I hope it doesn’t take that kind of betrayal for you to understand your purpose in this life, but some of you have already been down into that pit. You have already had awful things happen to you—some, like Joseph, at the hands of family. You have to fall in order to rise.
            The Joseph story is a story lived out again and again in our lives. First we are prideful and exuberant, then we get shot down; then—slowly and after much backsliding—we discover our purpose in this world. Almost universally, that place in life looks nothing like we imagined it. When his family finally does bow to Joseph it is not in the place or manner he would have supposed. He becomes a leader in Egypt but finally wants nothing more than catharsis for those years gone by.

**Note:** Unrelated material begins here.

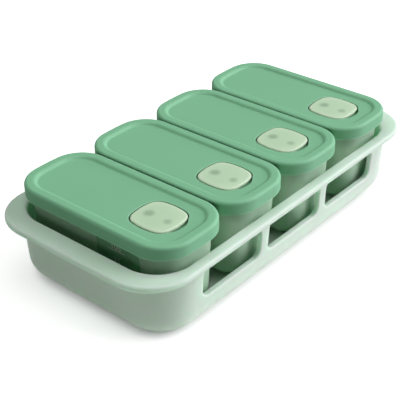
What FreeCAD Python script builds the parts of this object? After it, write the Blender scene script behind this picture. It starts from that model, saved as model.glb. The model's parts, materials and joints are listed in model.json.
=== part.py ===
import FreeCAD, Part
import math
import os
import Sketcher

# Baby food freezer tray: a moulded basin that carries a row of lidded portion jars.
# X runs along the row, Y across it and Z up, in millimetres, from the bottom centre of the tray.
# Containers are numbered from 1 at the -X end.

sizes = {
    # the row of containers
    "containerCount": 4,
    "lidWidth": 47.7,
    "lidLength": 103.4,
    "lidCorner": 17.4,
    "lidEndBow": 150.0,
    "lidGap": 0.6,
    # tray
    "trayHeight": 38.0,
    "trayWall": 3.0,
    "trayFloor": 2.3,
    "trayDraft": 1.8,
    "trayCorner": 22.8,
    "trayBaseRound": 11.8,
    "trayEndRoom": 5.25,
    "traySideRoom": 1.9,
    "openingRound": 1.4,
    # tray rim
    "rimThickness": 3.3,
    "rimEndReach": 8.65,
    "rimSideReach": 3.4,
    "rimCorner": 24.6,
    "rimRound": 1.3,
    # tray windows
    "windowMullion": 5.6,
    "windowEndRoom": 5.95,
    "windowSillRoom": 3.6,
    "windowTopRoom": 1.5,
    "windowCorner": 4.8,
    "windowRound": 0.7,
    # jars
    "jarInset": 3.2,
    "jarHeight": 46.5,
    "jarWall": 1.6,
    "jarFloor": 1.7,
    "jarDraft": 2.4,
    "jarBaseRound": 10.8,
    "lipReach": 1.25,
    "lipHeight": 1.8,
    "lipRound": 0.5,
    # measuring panel sunk in the -X side of each jar
    "gaugeLength": 28.0,
    "gaugeHeight": 24.0,
    "gaugeCorner": 4.0,
    "gaugeDepth": 0.4,
    "gaugeEndRoom": 16.5,
    "gaugeDrop": 6.3,
    # lids
    "lidFit": 0.35,
    "lidRise": 2.8,
    "skirtDrop": 4.4,
    "lidRound": 1.75,
    "skirtRound": 0.5,
    "ridgeWidth": 5.2,
    "ridgeRun": 1.2,
    "ridgeHeight": 1.3,
    "ridgeRound": 2.2,
    "ridgeFootRound": 1.2,
    "lidPanelThickness": 1.6,
    "ribDepth": 2.8,
    "ribThickness": 1.4,
    # seals
    "sealHeight": 1.1,
    "sealLift": 0.2,
    "sealFit": 0.15,
    # vent plugs
    "plugWidth": 23.5,
    "plugLength": 24.0,
    "plugBow": 30.0,
    "plugCorner": 6.2,
    "plugThickness": 1.9,
    "plugRound": 0.8,
    "plugEndRoom": 13.8,
    "recessDepth": 1.6,
    "recessFit": 0.45,
    "recessRound": 0.5,
    "bossWall": 1.5,
    "bossFloor": 1.4,
    "notchRadius": 10.5,
    "notchReach": 2.05,
    # the ends of each vent plug
    "hingeOffset": 1.6,
    "hingeGap": 0.3,
    "studRadius": 2.0,
    "studFit": 0.2,
    "studOffset": 5.2,
    "bulbRadius": 2.8,
    "bulbHeight": 1.2,
    "pinRadius": 1.5,
    "pinTipRadius": 1.0,
    "pinFit": 0.6,
    "pinOffset": 6.6,
    "studDimple": 2.5,
    "pinDimple": 1.65,
    "dimpleDepth": 0.4,
}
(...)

            We don’t know what we want. That is our fundamental flaw. We think we know—we think we want simple things: money, time, a person or a thing. We think if we have those things then we will be happy, but when we have it all we discover we want more. Soon, we are numb to life, unable to care for the good or the bad. The worst life is the life that no longer values catharsis; the life that learns no lessons from loss; the life that does not care. Catharsis requires loss, then a turning, and finally redemption. It requires falling into the pit. It requires looking deep within ourselves to find the essence of our humanity and turning around. It requires forgiveness.
            May you forgive as you are forgiven; may you find catharsis for all your hurt; and may God lead you in paths you would not have imagined.